I wrote code to solve the following problem, however it fails on the last two test cases. My logic used to solve the problem seems sound, and even after having a coworker review it, we both cannot figure out why it would work for the first 8 test cases but not the last two (which were randomly generated).
Problem:
Given a string, return the position of the inputted string in a alphabetically sorted list of all the possible permutations of the characters in that string. For example, the permutations of ABAB are [AABB,ABAB,ABBA,BAAB,BABA,BBAA] where the position of ABAB in that list is 2.
Logic I used to solve the problem:
For larger inputs, it is impossible (inefficient) to generate a list of permutations, so the point is to find the position without generating the alphabetical list. This can be done by finding the frequency of the characters. For the above example, the first charcater in ABAB is A, so before = 0 and after = .5, and between = 6, so you decrease max by .5*6 which is 3, for a minn of 1 and maxx of 3, to leave only [AABB,ABAB,ABBA], the perms with A as the first character! Then the characters left are BAB. minn = 1 and maxx = 3, and between = 3. So for B, before would be .33 and after would be 0, so increase minn by 3*.33 for a minn of 2 and maxx of 3, which equals [ABAB,ABBA] the perms that have AB as the first two characters! Keep doing that for every character and it will find the input in the list.
My Code:
## Imports
import operator
from collections import Counter
from math import factorial
from functools import reduce
## Main function, returns list position
def listPosition(word):
#turns string into list of numbers, A being 1, B being 2, and so on
val = [ord(char) - 96 for char in word.lower()]

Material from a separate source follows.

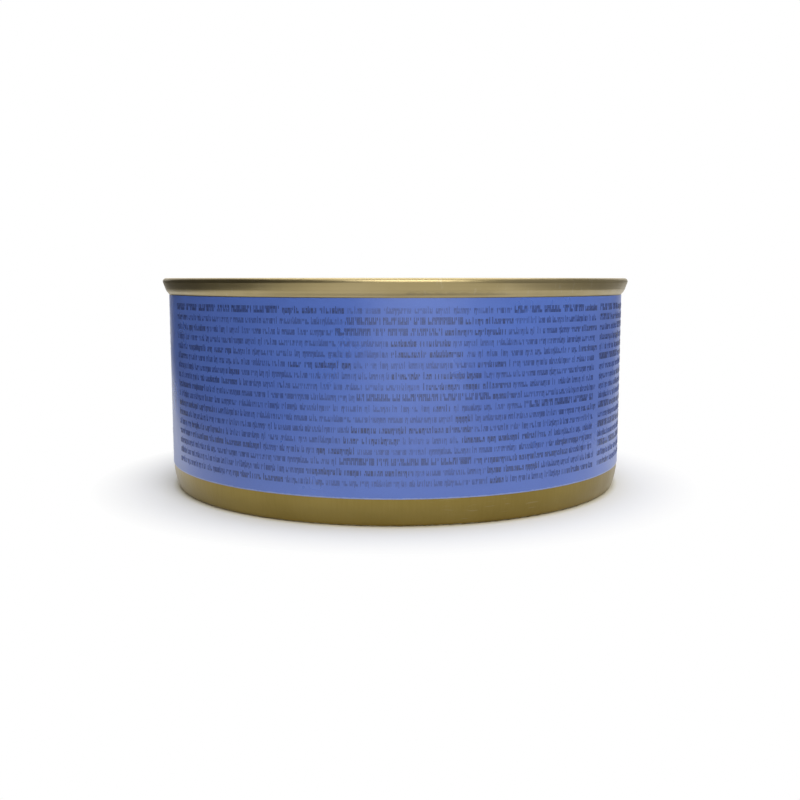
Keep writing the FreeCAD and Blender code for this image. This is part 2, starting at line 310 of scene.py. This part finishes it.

#the result has to be between 1 and the number of permutations
minn = 1
maxx = npermutations(word)
#so we just increase the min and decrease the max based on the sum of freq
#of the characters less than and greater than each character
for indx in range(len(word)):
between = (maxx+1-minn)
before,after = sumfreq(val[indx:],val[indx])
minn = minn + int(round((between * before),0))
maxx = maxx - int(between * after)
return maxx #or minn, doesn't matter. they're equal at this point
## returns the number of permutations for the string (this works)
def npermutations(word):
num = factorial(len(word))
mults = Counter(word).values()
den = reduce(operator.mul, (factorial(v) for v in mults), 1)
return int(num / den)
## returns frequency as a percent for the character in the list of chars
def frequency(val,value):
f = [val.count(i)/len(val) for i in val]
indx = val.index(value)
return f[indx]
#returns sum of frequencies for all chars < (before) and > (after) the said char
def sumfreq(val,value):
before = [frequency(val,i) for i in [i for i in set(val) if i < value]]
after = [frequency(val,i) for i in [i for i in set(val) if i > value]]
return sum(before),sum(after)
tests= ['A','ABAB','AAAB','BAAA','QUESTION','BOOKKEEPER','ABCABC','IMMUNOELECTROPHORETICALLY','ERATXOVFEXRCVW','GIZVEMHQWRLTBGESTZAHMHFBL']
print(listPosition(tests[0]),"should equal 1")
print(listPosition(tests[1]),"should equal 2")
print(listPosition(tests[2]),"should equal 1")
print(listPosition(tests[3]),"should equal 4")
print(listPosition(tests[4]),"should equal 24572")
print(listPosition(tests[5]),"should equal 10743")
print(listPosition(tests[6]),"should equal 13")
print(listPosition(tests[7]),"should equal 718393983731145698173")
print(listPosition(tests[8]),"should equal 1083087583") #off by one digit?
print(listPosition(tests[9]),"should equal 5587060423395426613071") #off by a lot?